FALL 2000. GLOBALIZATION
Table of Contents
The present number offers various perspectives on a theme of great and growing significance. David Schindler develops Wendell Berry’s remark that "[t]he history of our time has been . . . the movement of the center of consciousness away from home," and argues for the "domestication" of political and economic institutions, or their transformation in light of the reality of the home.
V. Bradley Lewis suggests, through a discussion of Plato’s Laws and Victor Davis Hanson’s recently re-released book The Other Greeks, that the transformations occurring in globalization alter the perception of the natural horizon of human moral and political life, and thus pose a threat to the classical notion of natural right.
Luigino Bruni gives a testimony about the experience of an alternative approach to economics, the "Economy of Communion," which is inspired by the spirituality of Focolare, and its foundress, Chiara Lubich. Simona Beretta, an Italian economist, investigates the implications of Catholic Social Teaching for economic theory, policy research, and personal involvement in the socio-political realm.

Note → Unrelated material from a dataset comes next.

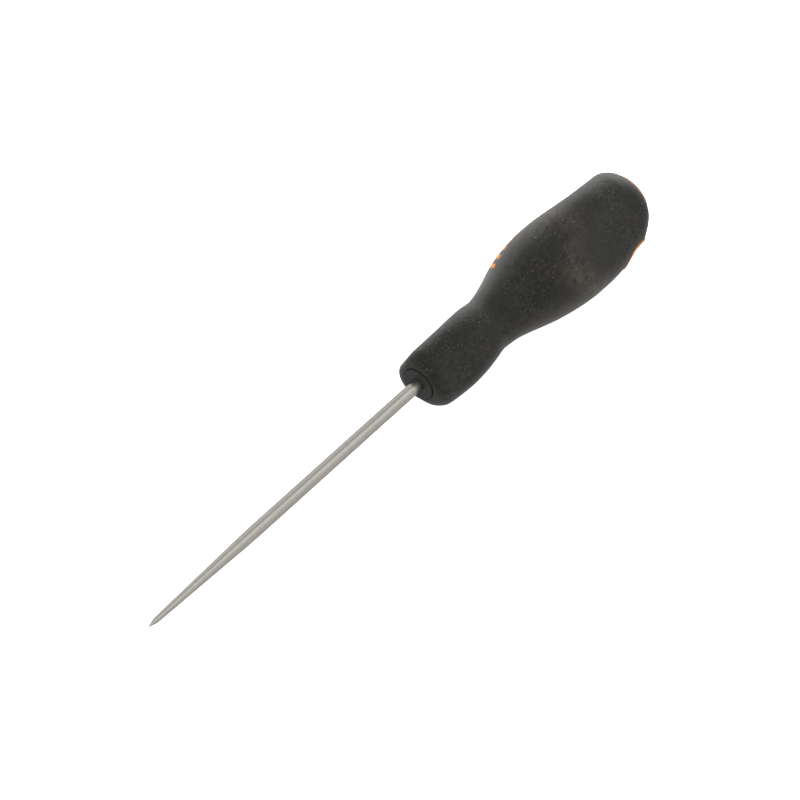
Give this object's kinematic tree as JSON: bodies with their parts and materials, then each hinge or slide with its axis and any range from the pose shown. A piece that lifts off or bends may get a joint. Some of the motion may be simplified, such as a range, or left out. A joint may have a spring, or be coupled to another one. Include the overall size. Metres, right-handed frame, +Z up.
{
  "type": "scratch awl",
  "caption": "Scratch awl lying down: round steel shank tapering to a sharp point, three-sided soft black handle with an orange-lined hanging hole, orange marks and an orange butt disc.",
  "frame": {"origin": "centre of the object's footprint on the surface it lies on", "axes": "+X along the tool towards the butt, +Z up, +Y to the side; the tool lies on one flat side of its handle and on its point, so its own axis falls about 4 degrees towards -X"},
  "size_m": [0.2234, 0.0312, 0.0317],
  "materials": {
    "steel": "satin, turned",
    "black_plastic": "moulded, slightly glossy",
    "orange_plastic": "moulded, satin",
    "black_rubber": "matt, lightly dusty"
  },
  "bodies": {
    "root": {"blade": "steel", "core": "black_plastic", "colour_shell": "orange_plastic", "soft_grip": "black_rubber", "end_cap": "orange_plastic"}
  },
  "joints": []
}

Thomas R. Rourke draws attention to what he takes to be the incompatibility of the view of man presupposed in our present globalized economic culture with a genuine Catholic anthropology and morality. Finally, Carlos Hoevel describes the changes South America, and particularly Argentina, has undergone as a result of its increasing participation in the global economy.
In other articles, Antonio Sicari presents the global scope of Christianity that is expressed in its missionary spirit. He defends missionary activity against difficult objections by arguing that the goal and means of mission is essentially love: "Love can only be offered. It is strong and weak at the same time." Rémi Brague speculates in a lively idiom on the future of the Christian world, and asks whether this world can continue if it gets unmoored from its transcendent ground. In the second part of an article published in the Summer issue, Javier Prades discusses the God-world relation in the mysteries of creation and redemption in the light of the supreme mystery of the Trinity.
The year 2000 marks the 100th anniversary of the death of philosopher Friedrich Nietzsche. As a commemoration of this event, we present, in Retrieving the Tradition, a translation of one of the three brief epilogues the young Hans Urs von Balthasar wrote to thematic anthologies of Nietzsche’s writings that he himself had compiled. The particular epilogue published here discusses Nietzsche’s writings on ethics, and attempts to discern the forgotten Christian values that resonate within Nietzsche’s apparently anti-Christian ideas.
The Notes and Comments section offers two reflections. Scott H. Moore proposes the political practice of hospitality as an alternative to toleration. Robin Darling Young recalls the Church Fathers’ insight that, since the truth is a person, genuine knowledge is love, and love is ultimately the laying down of one’s life for one’s friends.